A mere two years later, the Soviet Union was history, the peaceful revolution “marked by wit, laughter, and singing.” Halík, though, hadn’t yet reached the biggest test. Later in his life, he experienced a “dark night of the soul,” as St. John of the Cross described the feeling when God seems to have left one’s presence. It threw Halík into personal crisis and doubt, and he “was unable to pray. God was silent. It was night.” But even this test, which he movingly describes, he overcame, and ever since he has engaged with manifold worldviews, religions, and traditions around the globe.

It is evident at all times in the book that Halík appreciates the open dialogue between different visions (except once when he uncharacteristically starts a tirade over Brexit and how “the majority—albeit small—of voters had succumbed to fake assertations”). In the Christian Academy which he has led for over 25 years, he has invited Catholic thinkers across the spectrum, from Joseph Ratzinger to Christoph Schönborn, Michael Novak to Walter Kasper, but also secular figures and representatives from other religions (he greatly admires the Dalai Lama, for instance).

At some points, it almost seems like his openness becomes extravagant, accepting indifferently any opinion out there that exists—for instance, when he calls atheism “part of truth” since atheism is merely a “dark night of the soul” from God. But overall, his confrontation with different views and search for truth is admirable.

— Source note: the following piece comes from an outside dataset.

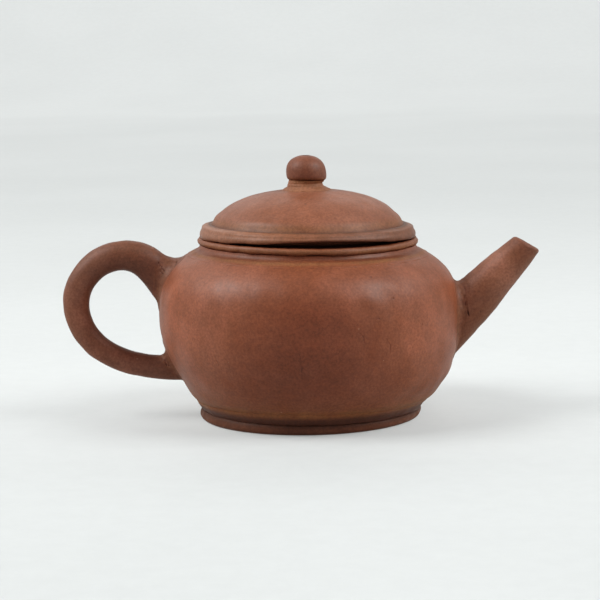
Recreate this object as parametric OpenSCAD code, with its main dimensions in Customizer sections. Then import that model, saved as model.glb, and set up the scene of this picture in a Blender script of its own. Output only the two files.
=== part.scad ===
// Small round teapot of unglazed stoneware, made from separate pieces of clay
// that are luted edge to edge, with a loose lid.
// Millimetres, +Z up. The spout points to +X and the handle to -X. The origin
// is the centre of the foot ring, on the surface that the pot stands on.

/* [Body] */
// Thickness of the body wall
wall_t = 2.6; // [2:0.1:3]
// Largest radius of the body
belly_r = 37.35; // [36.8:0.05:38.5]
// Height of the largest radius
belly_z = 24.6; // [23.5:0.1:25.5]
// Radius of the wall's lower edge
base_edge_r = 29.7; // [29.2:0.1:30.2]
// Height of the wall's lower edge
base_edge_z = 5.2; // [5:0.1:5.5]
// Angle at which the wall leaves the base, above the horizontal
base_lean = 51.5; // [48:0.5:56]
// Radius of the ridge where the shoulder ends
shoulder_r = 28.4; // [28:0.1:28.8]
// Height of the shoulder ridge
shoulder_z = 41.5; // [41:0.1:42]
// Angle at which the shoulder reaches its ridge, above the horizontal
shoulder_lean = 23.5; // [20:0.5:27]

/* [Foot] */
// Outer radius of the foot ring
foot_r = 27.6; // [27.2:0.1:28]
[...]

His open and curious mind also makes it impossible to truly fit him into a box, even on the Catholic spectrum, which is surprising since he grew spiritually during the decisive but often divisive Second Vatican Council. At different points, he chides both traditionalists—“for some young people radical conservatism is just as attractive as left-wing extremism is for others”—and modernizers, such as West German theologians who drew inspiration from Latin America and advocated for Marxist liberation theology, “having not the slightest idea about what was happening just a few kilometers beyond their eastern frontier.” Halík is open to a reform of the celibacy to the Eastern Orthodox model, and yet also had a difficult time stomaching those that see no use for the institution at all.

In a particularly worrisome episode of his post-communist life as a professor at the Theology Department in Prague, he also developed a disdain for integralists, who forced the “correct” Catholic truth alone to be taught in classes without presenting any alternative views. “What was happening under the roof of the Theological Faculty truly had little in common with a university,” and in many regards reminded him of the loyalty that the Communist regime had previously demanded. Instead, “God deserves a free yes,” in which one knows why one believes in something.

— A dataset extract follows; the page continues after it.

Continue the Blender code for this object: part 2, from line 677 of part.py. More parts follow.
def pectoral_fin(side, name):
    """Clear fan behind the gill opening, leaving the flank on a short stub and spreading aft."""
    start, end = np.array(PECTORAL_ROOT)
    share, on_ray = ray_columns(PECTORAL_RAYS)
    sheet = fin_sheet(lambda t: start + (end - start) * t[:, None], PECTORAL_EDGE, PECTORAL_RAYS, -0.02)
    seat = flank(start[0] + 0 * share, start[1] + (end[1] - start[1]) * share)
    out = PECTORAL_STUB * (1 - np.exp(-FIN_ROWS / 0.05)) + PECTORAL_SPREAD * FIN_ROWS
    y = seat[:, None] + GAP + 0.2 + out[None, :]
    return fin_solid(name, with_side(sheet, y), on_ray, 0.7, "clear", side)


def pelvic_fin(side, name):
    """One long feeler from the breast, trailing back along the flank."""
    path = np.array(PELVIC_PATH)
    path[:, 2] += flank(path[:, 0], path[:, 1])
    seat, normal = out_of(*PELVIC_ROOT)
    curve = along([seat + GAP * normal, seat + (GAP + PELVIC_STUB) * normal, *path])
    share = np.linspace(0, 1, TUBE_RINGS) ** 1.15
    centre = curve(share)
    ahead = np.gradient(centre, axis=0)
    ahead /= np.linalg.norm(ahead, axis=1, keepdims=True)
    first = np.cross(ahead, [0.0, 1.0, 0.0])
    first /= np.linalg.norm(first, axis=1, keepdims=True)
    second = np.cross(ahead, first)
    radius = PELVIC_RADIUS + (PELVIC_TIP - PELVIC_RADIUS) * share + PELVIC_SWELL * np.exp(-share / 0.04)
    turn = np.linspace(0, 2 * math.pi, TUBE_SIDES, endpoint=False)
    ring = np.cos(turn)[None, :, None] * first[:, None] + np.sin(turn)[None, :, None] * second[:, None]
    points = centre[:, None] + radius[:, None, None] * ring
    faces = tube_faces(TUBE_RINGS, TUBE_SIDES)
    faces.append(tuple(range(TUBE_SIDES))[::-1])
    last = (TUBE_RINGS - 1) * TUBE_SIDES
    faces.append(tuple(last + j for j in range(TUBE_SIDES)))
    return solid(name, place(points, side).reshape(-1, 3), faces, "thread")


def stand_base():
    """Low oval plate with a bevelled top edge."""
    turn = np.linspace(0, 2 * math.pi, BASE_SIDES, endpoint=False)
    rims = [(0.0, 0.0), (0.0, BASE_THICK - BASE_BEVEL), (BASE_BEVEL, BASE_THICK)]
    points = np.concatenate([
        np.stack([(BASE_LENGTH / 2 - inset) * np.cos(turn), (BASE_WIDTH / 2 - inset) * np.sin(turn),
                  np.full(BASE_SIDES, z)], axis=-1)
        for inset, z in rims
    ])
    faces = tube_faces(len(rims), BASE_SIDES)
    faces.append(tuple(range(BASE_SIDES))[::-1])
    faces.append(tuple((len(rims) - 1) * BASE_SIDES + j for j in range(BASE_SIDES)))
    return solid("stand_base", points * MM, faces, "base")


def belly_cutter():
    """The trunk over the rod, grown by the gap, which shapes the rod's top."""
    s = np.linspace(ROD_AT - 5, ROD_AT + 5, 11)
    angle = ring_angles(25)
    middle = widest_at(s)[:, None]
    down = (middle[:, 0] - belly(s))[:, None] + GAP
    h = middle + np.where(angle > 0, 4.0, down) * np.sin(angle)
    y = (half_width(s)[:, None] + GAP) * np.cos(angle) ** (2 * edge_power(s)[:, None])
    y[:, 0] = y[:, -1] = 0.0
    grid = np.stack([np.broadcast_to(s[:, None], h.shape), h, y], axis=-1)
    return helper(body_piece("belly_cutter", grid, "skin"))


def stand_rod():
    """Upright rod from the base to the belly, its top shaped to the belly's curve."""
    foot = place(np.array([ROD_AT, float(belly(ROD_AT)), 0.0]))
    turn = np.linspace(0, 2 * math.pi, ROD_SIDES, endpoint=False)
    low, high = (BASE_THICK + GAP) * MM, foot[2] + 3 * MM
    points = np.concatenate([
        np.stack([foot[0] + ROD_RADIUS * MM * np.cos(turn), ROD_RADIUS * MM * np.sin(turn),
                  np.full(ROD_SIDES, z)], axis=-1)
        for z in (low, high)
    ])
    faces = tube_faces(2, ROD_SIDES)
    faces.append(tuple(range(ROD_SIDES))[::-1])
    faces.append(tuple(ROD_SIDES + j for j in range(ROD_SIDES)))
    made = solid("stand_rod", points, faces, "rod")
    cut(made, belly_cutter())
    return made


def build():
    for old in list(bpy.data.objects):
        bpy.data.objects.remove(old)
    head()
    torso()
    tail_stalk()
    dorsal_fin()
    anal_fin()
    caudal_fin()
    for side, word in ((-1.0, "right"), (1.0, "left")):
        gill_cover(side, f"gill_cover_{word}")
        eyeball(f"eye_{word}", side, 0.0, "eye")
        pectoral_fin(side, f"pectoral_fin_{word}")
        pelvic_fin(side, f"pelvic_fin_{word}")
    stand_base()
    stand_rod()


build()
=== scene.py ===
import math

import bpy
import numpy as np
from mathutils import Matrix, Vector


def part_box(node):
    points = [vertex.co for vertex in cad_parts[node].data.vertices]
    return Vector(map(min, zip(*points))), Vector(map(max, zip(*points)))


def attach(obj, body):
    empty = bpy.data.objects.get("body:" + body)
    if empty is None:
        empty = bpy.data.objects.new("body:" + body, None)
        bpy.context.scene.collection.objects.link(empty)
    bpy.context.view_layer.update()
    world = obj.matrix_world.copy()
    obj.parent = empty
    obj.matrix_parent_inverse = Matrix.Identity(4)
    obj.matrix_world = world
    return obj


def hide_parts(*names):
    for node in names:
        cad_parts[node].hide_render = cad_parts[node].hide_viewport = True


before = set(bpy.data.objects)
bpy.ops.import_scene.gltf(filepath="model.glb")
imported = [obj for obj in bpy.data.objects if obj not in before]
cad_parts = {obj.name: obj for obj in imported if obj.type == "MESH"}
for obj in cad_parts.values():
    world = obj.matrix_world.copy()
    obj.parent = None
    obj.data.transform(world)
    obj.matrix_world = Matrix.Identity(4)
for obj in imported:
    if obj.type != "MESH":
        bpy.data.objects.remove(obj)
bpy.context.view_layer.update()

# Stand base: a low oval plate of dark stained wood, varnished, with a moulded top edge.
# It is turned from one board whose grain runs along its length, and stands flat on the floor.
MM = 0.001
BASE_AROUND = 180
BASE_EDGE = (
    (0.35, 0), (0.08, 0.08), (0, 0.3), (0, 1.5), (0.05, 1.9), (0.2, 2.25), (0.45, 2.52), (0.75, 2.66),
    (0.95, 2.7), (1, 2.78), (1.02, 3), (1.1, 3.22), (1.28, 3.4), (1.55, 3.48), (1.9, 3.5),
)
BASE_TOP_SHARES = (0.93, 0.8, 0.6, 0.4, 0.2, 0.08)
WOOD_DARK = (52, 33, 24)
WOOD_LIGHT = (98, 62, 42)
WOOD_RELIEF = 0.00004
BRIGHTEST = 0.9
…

Traditionalists looking down on the “decadent West” (many of which still exist today) would use, according to Halík, “the same terms as the Communist potentates once had.” In reality, the much abominated liberal, capitalist West is the best political way. “It is good that we live in a democratic society; I do not yearn for a ‘Catholic state.’ Were there an attempt to make a state ideology out of faith, I would probably be the first dissident—in the name of faith and liberty.”

From the Underground Church to Freedom is a remarkable testament that totalitarianism, particularly in matters of civil debate, is always dangerous and objectionable. The book tells the horrible story of the communist empire and what socialists perpetrated in the 20th century. But it is also a story of a people enduring through all difficulties, eventually ascending spiritually and peacefully as a free people. And Halík’s account should put a demand to us once more: that we should defend this freedom, for individuals, communities, and also our faith, particularly in a time when this freedom is less valued across the political spectrum.